The working group provided the following recommendations and specific examples for each to the NHLBI regarding areas of need and opportunity in the science and engineering of myocardial recovery associated with MCS.

  1. Explore mechanistic approaches at the genetic, molecular, cellular, microstructural, or physiological level to improve the understanding of myocardial recovery and develop novel interventions.
    1. Assess the incidence, completeness, and sustainability of recovery using integrated physiology.
    2. Determine and exploit the mechanistic link between alterations in MCS pressure-volume loading profiles associated with myocardial recovery (i.e., identify and optimize biomechanical loading regimens that predict or contribute to sustained myocardial recovery).
    3. Develop methodologies to follow and optimize sustained recovery in post-explant patients including novel imaging and sensor technologies.
    4. Identify associations between molecular, hematologic, and/or biochemical markers and hemodynamic/clinical parameters that: 1) define clinical recovery or 2) define maladaptive consequences during MCS.
    5. Interrogate genetic/genomic responses in recovery that may be relevant to the broader HF population.
  2. Utilize epidemiological approaches and population based studies to identify the associative host factors and MCS device characteristics that influence the incidence and degree of myocardial recovery associated with MCS.
    1. Distinguish between favorable and unfavorable host factors that affect recovery with MCS (i.e., age, sex, genetics, disease state, duration of HF, etc.).
    2. Identify the biological and clinical determinants of the degree and sustainability of recovery.
    3. Assess the degree and sustainability of recovery in HF populations receiving MCS and non-MCS interventions.
    4. Determine favorable and unfavorable device characteristics or clinical events related to devices that influence myocardial recovery (e.g., unloading characteristics, flow characteristics, the impact of MCS adverse events on recovery and understanding MCS effects on the cardiovascular system to reduce them).
  3. Leverage innovative strategies and approaches to investigate the science and engineering of myocardial recovery with MCS.
    1. ​Develop appropriate animal models for targeted mechanistic studies of myocardial recovery.
    2. Develop objective measures of unloading and reloading of myocardium using advanced imaging modalities and sensors, metabolic techniques, and physiological data.
    3. Develop novel MCS device designs and control strategies that could enhance myocardial recovery.
    4. Develop a bio-repository to implement high priority recommendations.
    5. Leverage existing networks (i.e., data sources such as clinical registries) to implement translational and/or clinical studies of recovery.
    6. Develop specialized expertise and infrastructure for preclinical testing of novel adjunctive therapies to promote myocardial recovery.
    7. Translate novel adjuvant interventions (shown in preclinical studies or human lab-based studies to enhance recovery) into clinical therapies through randomized clinical trials or other novel adaptive trial designs.

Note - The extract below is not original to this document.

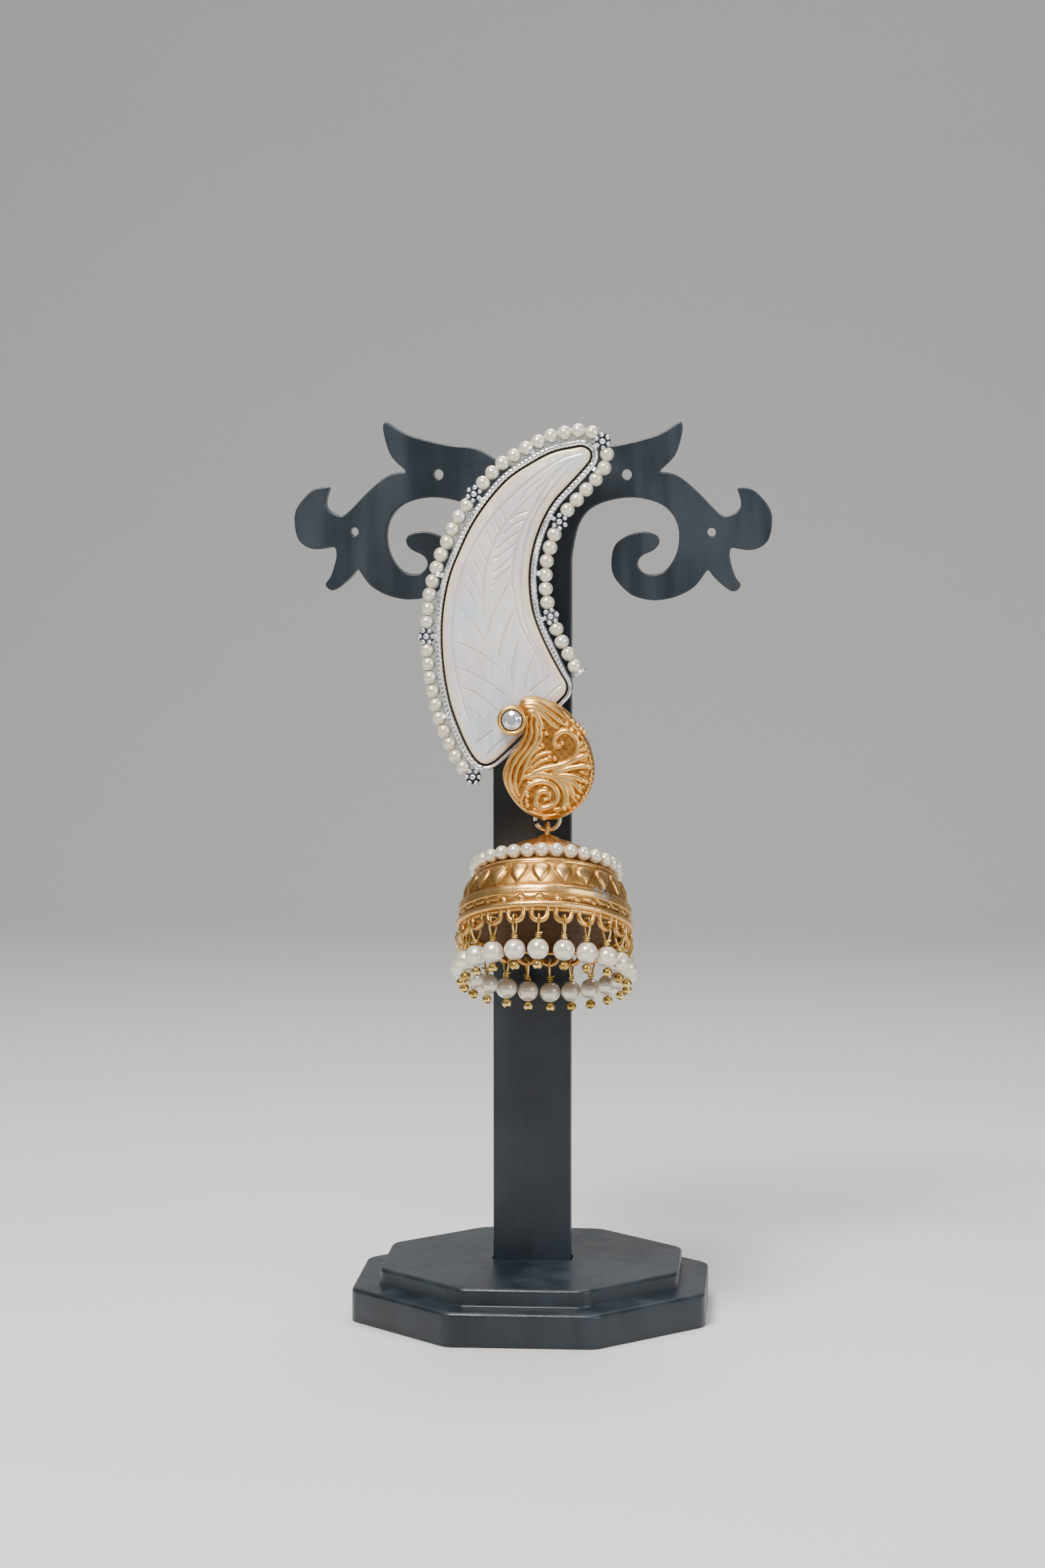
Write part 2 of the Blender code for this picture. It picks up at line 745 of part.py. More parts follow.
def rib_rings(route, width, edge):
    """Return the sections of a raised rib that follows the paisley's face."""
    places = [paisley_point(*point) for point in route]
    rings = []
    for i, (x, z) in enumerate(places):
        before = places[max(i - 1, 0)]
        after = places[min(i + 1, len(places) - 1)]
        along = Vector((after[0] - before[0], 0, after[1] - before[1])).normalized()
        across = along.cross(Vector((0, 1, 0)))
        taper = RIB_TAPER if i in (0, len(places) - 1) else 1.0
        face = Vector((x, paisley_front(x, z, edge), z))
        rings.append([
            face + across * width * taper / 2 + Vector((0, RIB_SINK, 0)),
            face - Vector((0, RIB_HEIGHT * taper, 0)),
            face - across * width * taper / 2 + Vector((0, RIB_SINK, 0)),
        ])
    return rings


def build_paisley(gold, stone_material):
    """Make the cast paisley with its ribs, grains, stone collar and rear bail, and the stone."""
    edge = paisley_outline()
    body = bmesh.new()
    loft(body, [front_ring(edge, PAISLEY_BACK)] + [
        front_ring(offset_outline(edge, -share * PAISLEY_DOME_RUN), PAISLEY_BACK - PAISLEY_EDGE - rise * PAISLEY_DOME)
        for share, rise in PAISLEY_CROWN])
    paisley = add_object("paisley", body, gold)

    relief = bmesh.new()
    for width, route in rows(PAISLEY_RIBS):
        loft(relief, rib_rings(route, width * RIB_WIDTH, edge))
    for across, up in PAISLEY_GRAINS:
        x, z = paisley_point(across, up)
        ball(relief, Vector((x, paisley_front(x, z, edge), z)), GRAIN_DIAMETER / 2)
    combine(paisley, add_tool("paisley_relief", relief), "UNION")

    x, z = paisley_point(*STONE_PLACE)
    bore = STONE_DIAMETER / 2 + GAP
    collar_front = PAISLEY_BACK - COLLAR_HEIGHT
    seat = collar_front + STONE_DEPTH
    collar = bmesh.new()
    cup = bmesh.new()
    normal = Vector((1, 0, 0))
    loft(collar, tube_rings([Vector((x, PAISLEY_BACK - GAP, z)), Vector((x, collar_front, z))],
                            bore + COLLAR_WALL, STONE_SIDES, normal, False))
    loft(cup, tube_rings([Vector((x, seat, z)), Vector((x, collar_front - STONE_DEPTH, z))],
                         bore, STONE_SIDES, normal, False))
    combine(paisley, add_tool("stone_collar", collar), "UNION")
    combine(paisley, add_tool("stone_cup", cup), "DIFFERENCE")

    bail = bmesh.new()
    loft(bail, tube_rings(circle_path(BAIL_CENTRE, LOOP_RADIUS, 10, Vector((0, 1, 0)), Vector((0, 0, 1))),
                          WIRE / 2, WIRE_SIDES, Vector((1, 0, 0)), True), looped=True)
    combine(paisley, add_tool("paisley_bail", bail), "UNION")

    point = seat - GAP
    stone = bmesh.new()
    rings = []
    for share, depth in STONE_CUT:
        radius = STONE_DIAMETER / 2 * share
        level = collar_front + (point - collar_front) * depth
        rings.append([Vector((x + radius * math.cos(math.tau * k / STONE_SIDES), level,
                              z + radius * math.sin(math.tau * k / STONE_SIDES))) for k in range(STONE_SIDES)])
    loft(stone, rings)
    add_object("stone", stone, stone_material, sharp_angle=FACET_ANGLE)


def build_jump_ring(material):
    """Make the ring that links the paisley's bail and the bell's loop; its origin is on its hinge."""
    hinge = bpy.data.objects.new("jump_ring_hinge", None)
    hinge.location = BAIL_CENTRE
    bpy.context.scene.collection.objects.link(hinge)
    mesh = bmesh.new()
    loft(mesh, tube_rings(circle_path(RING_CENTRE - BAIL_CENTRE, JUMP_RING_RADIUS, 12,
                                      Vector((1, 0, 0)), Vector((0, 0, 1))),
                          WIRE / 2, WIRE_SIDES, Vector((0, 1, 0)), True), looped=True)
    add_object("jump_ring", mesh, material, parent=hinge, sharp_angle=ROUND_ANGLE)
    return hinge


def lean_angle(radius, depth, reach):
    """Return how far the bell leans forward for a point on its back to stay at a distance from its pivot."""
    span = math.hypot(radius, depth)
    return math.acos(min(reach / span, 1.0)) - math.atan2(depth, radius)


def bell_lean():
    """Return the lean that the wall, the shoulder pearls and the rear drops need to clear the post."""
    reach = ARM_FRONT - GAP - BELL_PIVOT.y
    leans = [lean_angle(radius * BELL_RADIUS, LOOP_RADIUS + level * BELL_DEPTH, reach)
             for radius, level in rows(BELL_PROFILE)]
    leans.append(lean_angle(SHOULDER_RADIUS, LOOP_RADIUS + SHOULDER_LEVEL, reach - SHOULDER_PEARL / 2))
    leans.append(lean_angle(LUG_RADIUS, LOOP_RADIUS + LUG_LEVEL + LUG_RING, reach - DROP_PEARL / 2))
    return max(leans)


def bell_face(level_share):
    """Return the radius and level of the bell's outer wall at a share of its depth."""
    profile = rows(BELL_PROFILE)
    for (radius_a, level_a), (radius_b, level_b) in zip(profile, profile[1:]):
        if level_a <= level_share <= level_b:
            share = (level_share - level_a) / (level_b - level_a)
            return (radius_a + share * (radius_b - radius_a)) * BELL_RADIUS, level_share * BELL_DEPTH
    raise ValueError("level outside the bell")


def tear_rings(angle):
    """Return the sunk base and the crown of one raised teardrop on the bell's upper band."""
    upper_radius, upper_level = bell_face(TEAR_BAND[0])
    lower_radius, lower_level = bell_face(TEAR_BAND[1])
    middle = Vector((0, -(upper_radius + lower_radius) / 2, BELL_TOP - (upper_level + lower_level) / 2))
    down = Vector((0, upper_radius - lower_radius, upper_level - lower_level)).normalized()
    across = Vector((1, 0, 0))
    out = across.cross(down).normalized()
    if out.y > 0:
        out = -out
    half = [(x * TEAR_WIDTH / 2, y * TEAR_LENGTH / 2) for x, y in TEAR_OUTLINE]
    outline = half + [(0.0, TEAR_LENGTH / 2)] + [(-x, y) for x, y in reversed(half) if x > 0]
    turn = Matrix.Rotation(angle, 3, "Z")
    crown_y = TEAR_CROWN * TEAR_LENGTH / 2
    rings = []
    for share, rise in ((TEAR_SPREAD, -TEAR_RISE), (TEAR_CROWN_SHARE, TEAR_RISE)):
        rings.append([turn @ (middle + across * x * share + down * (crown_y + (y - crown_y) * share) + out * rise)
                      for x, y in outline])
    return rings


def lug_rings(angle):
    """Return the sections of one U-shaped lug below the rim, with square bars."""
    turn = Matrix.Rotation(angle, 3, "Z")
    centre = Vector((0, -LUG_RADIUS, BELL_TOP - LUG_LEVEL))
    rise = Vector((0, 0, LUG_LEVEL - BELL_DEPTH + LUG_SINK))
    arc = [math.radians(step) for step in LUG_ARC]
    path = [centre + LUG_RING * Vector((math.cos(a), 0, -math.sin(a))) for a in arc]
    path = [path[0] + rise] + path + [path[-1] + rise]
    rings = []
    for i, point in enumerate(path):
        along = (path[min(i + 1, len(path) - 1)] - path[max(i - 1, 0)]).normalized()
        across = along.cross(Vector((0, 1, 0)))
        rings.append([turn @ (point + LUG_BAR / 2 * (across * a + Vector((0, b, 0))))
                      for a, b in ((-1, -1), (1, -1), (1, 1), (-1, 1))])
    return rings


def rim_angle(index):
    """Return the turn of one of the rim's repeats, the first at the front."""
    return math.tau * index / RIM_COUNT


def build_bell(gold, pearl_material, pivot):
    """Make the hollow cast bell with its loop, teardrops and lugs, and the pearls round its shoulder."""
    outer = [turned_ring(radius * BELL_RADIUS, BELL_TOP - level * BELL_DEPTH, BELL_SIDES)
             for radius, level in rows(BELL_PROFILE)]
    inner_radius = BELL_RADIUS - RIM_WALL
    ceiling = BELL_DEPTH * BELL_CAP_SHARE + BELL_WALL
    inner = [turned_ring(radius * inner_radius, BELL_TOP - ceiling - level * (BELL_DEPTH - ceiling), BELL_SIDES)
             for radius, level in rows(BELL_HOLLOW)]
    mesh = bmesh.new()
    loft(mesh, outer + inner)
    dome = add_object("bell_dome", mesh, gold, parent=pivot)

    trim = bmesh.new()
    lugs = bmesh.new()
    for index in range(RIM_COUNT):
        loft(trim, tear_rings(rim_angle(index)))
        loft(lugs, lug_rings(rim_angle(index)))
    combine(dome, add_tool("bell_teardrops", trim, pivot), "UNION")
    combine(dome, add_tool("bell_lugs", lugs, pivot), "UNION")
    loop = bmesh.new()
    loft(loop, tube_rings(circle_path(Vector((0, 0, 0)), LOOP_RADIUS, 10, Vector((0, 1, 0)), Vector((0, 0, 1))),
                          WIRE / 2, WIRE_SIDES, Vector((1, 0, 0)), True), looped=True)
    combine(dome, add_tool("bell_loop", loop, pivot), "UNION")

    slots = []
    for k in range(SHOULDER_PEARLS):
        angle = math.tau * k / SHOULDER_PEARLS - math.pi / 2
        centre = Vector((math.cos(angle), math.sin(angle), 0)) * SHOULDER_RADIUS
        slots.append((centre + Vector((0, 0, BELL_TOP - SHOULDER_LEVEL)),
                      Vector((-math.sin(angle), math.cos(angle), 0)), True))
    pearls = bmesh.new()
    loft_sections(pearls, string_sections(slots, SHOULDER_PEARL, True), Vector((0, 0, 1)), True)
    add_object("bell_pearls", pearls, pearl_material, parent=pivot, sharp_angle=ROUND_ANGLE)


def drop_mesh(material):
    """Return the mesh of one drop: a wire eye, a pearl and the ball end of its pin, with the eye's top at 0."""
    pearl_radius = DROP_PEARL / 2
    ball_radius = DROP_BALL / 2
    wire_length = DROP_LENGTH - pearl_radius
    ball_centre = -DROP_LENGTH - pearl_radius - DROP_BALL_GAP
    profile = [(DROP_COIL / 2, -wire_length + DROP_WIRE / 2)]
    profile += [(pearl_radius * out, -DROP_LENGTH + pearl_radius * up) for out, up in BALL_BANDS]
    profile += [(DROP_WIRE, -DROP_LENGTH - pearl_radius)]
    profile += [(ball_radius * out, ball_centre + ball_radius * up) for out, up in BALL_BANDS[1:]]
    solid = bmesh.new()
    loft(solid, [turned_ring(radius, height, BEAD_SIDES) for radius, height in profile])
    half = [(share * DROP_EYE_WIDTH / 2, -drop * wire_length) for share, drop in EYE_OUTLINE]
    outline = half + [(-x, z) for x, z in reversed(half)]
    path = [Vector((x, 0, z)) for x, z in outline]
    eye = bmesh.new()
    loft(eye, tube_rings(path, DROP_WIRE / 2, DROP_EYE_SIDES, Vector((0, 1, 0)), True), looped=True)
    body = add_object("drop_body", solid, material)
    combine(body, add_tool("drop_eye", eye), "UNION")
    depsgraph = bpy.context.evaluated_depsgraph_get()
    joined = bpy.data.meshes.new_from_object(body.evaluated_get(depsgraph))
    bpy.data.objects.remove(bpy.data.objects["drop_eye"], do_unlink=True)
    bpy.data.objects.remove(body, do_unlink=True)
    joined.name = "drop"
    return joined


def drop_place(index, tilt):
    """Return where a drop's eye sits in the world, level, with its eye across the lug's bar."""
    turn = Matrix.Rotation(-tilt, 3, "X") @ Matrix.Rotation(rim_angle(index), 3, "Z")
    hole = BELL_PIVOT + turn @ Vector((0, -LUG_RADIUS, BELL_TOP - LUG_LEVEL))
    facing = turn @ Vector((0, -1, 0))
    level = Vector((facing.x, facing.y, 0)).normalized()
    down = turn @ Vector((0, 0, -1))
    spot = hole + level * down.dot(level) * LUG_RING
    spin = math.atan2(level.y, level.x)
    return Matrix.Translation(spot) @ Matrix.Rotation(spin, 4, "Z")


def build_drops(material, pivot, tilt):
    """Hang one pearl drop in each lug of the rim."""
    data = drop_mesh(material)
    frame = Matrix.Translation(BELL_PIVOT) @ Matrix.Rotation(-tilt, 4, "X")
    for index in range(RIM_COUNT):
        place_object(f"drop_{index + 1:02d}", data, material, pivot,
                     frame.inverted() @ drop_place(index, tilt), sharp_angle=ROUND_ANGLE)


def build_all():
    """Build the stand and the earring."""
    clear_scene()
    plastic = make_material("stand_plastic", (0.012, 0.016, 0.022), 0.42, 0.0)
    silver = make_material("silver", (0.62, 0.64, 0.66), 0.32, 1.0)
    gold = make_material("antique_gold", (0.72, 0.40, 0.12), 0.36, 1.0)
    bright_gold = make_material("bright_gold", (0.83, 0.62, 0.28), 0.22, 1.0)
    shell = make_material("mother_of_pearl", (0.80, 0.79, 0.78), 0.20, 0.0)
    pearl = make_material("pearl", (0.83, 0.79, 0.70), 0.18, 0.0)
    crystal = make_material("white_stone", (0.86, 0.89, 0.92), 0.04, 0.0)

    build_stand_base(plastic)
    build_stand_post(plastic)
    build_crescent(silver, shell)
    build_ear_post(silver)
    build_pearl_string(pearl)
    build_paisley(gold, crystal)
    hinge = build_jump_ring(bright_gold)
    tilt = bell_lean()
    pivot = bpy.data.objects.new("bell_hinge", None)
    bpy.context.scene.collection.objects.link(pivot)
    pivot.parent = hinge
    pivot.matrix_local = Matrix.Translation(BELL_PIVOT - BAIL_CENTRE) @ Matrix.Rotation(-tilt, 4, "X")
    build_bell(gold, pearl, pivot)
    build_drops(pearl, pivot, tilt)


build_all()
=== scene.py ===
"""Dressed view of a jhumka earring on its display stand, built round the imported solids.

Metres, +Z up, the front is -Y. Each sub-assembly is a class that builds its own meshes. Lengths are
in metres, and shares are of the sizes named beside them.
"""

import json
import logging
import math
from collections.abc import Callable, Iterable
from dataclasses import dataclass, field
from enum import Enum

import bmesh
import bpy
import numpy as np
from mathutils import Matrix, Vector
from mathutils.geometry import delaunay_2d_cdt, tessellate_polygon


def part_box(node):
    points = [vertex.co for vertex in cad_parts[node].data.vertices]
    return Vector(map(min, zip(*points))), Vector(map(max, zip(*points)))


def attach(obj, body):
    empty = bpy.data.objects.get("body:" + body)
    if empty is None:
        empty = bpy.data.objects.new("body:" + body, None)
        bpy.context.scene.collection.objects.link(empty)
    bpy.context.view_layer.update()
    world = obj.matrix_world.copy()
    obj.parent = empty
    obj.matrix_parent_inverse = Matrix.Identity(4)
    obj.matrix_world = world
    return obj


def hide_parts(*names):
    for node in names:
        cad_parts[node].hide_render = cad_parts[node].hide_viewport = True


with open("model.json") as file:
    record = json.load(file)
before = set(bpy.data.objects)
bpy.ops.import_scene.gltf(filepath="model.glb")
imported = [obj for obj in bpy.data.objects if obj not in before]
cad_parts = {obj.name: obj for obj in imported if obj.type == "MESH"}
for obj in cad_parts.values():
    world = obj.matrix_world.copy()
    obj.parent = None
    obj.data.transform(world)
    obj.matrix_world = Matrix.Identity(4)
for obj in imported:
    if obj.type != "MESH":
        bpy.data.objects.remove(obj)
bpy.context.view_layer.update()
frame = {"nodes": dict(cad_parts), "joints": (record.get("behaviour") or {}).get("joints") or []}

logging.basicConfig(level=logging.INFO, format="%(message)s")
LOG = logging.getLogger("jhumka")

MM = 0.001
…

The Working Group recommended inclusion of adult and pediatric populations.  The research efforts should, when appropriate, include patient-reported outcomes and cost data to allow study of the effect of interventions aimed at recovery on quality-of-life and cost-effectiveness.

The Working Group also developed the following working definition of cardiac recovery

“A reversal of the pathological state of the myocardium with significant improvement in cardiac structure and function sufficient to achieve a sustained remission from the heart failure phenotype.”

Publication Plans:

A manuscript is planned for a peer-reviewed publication.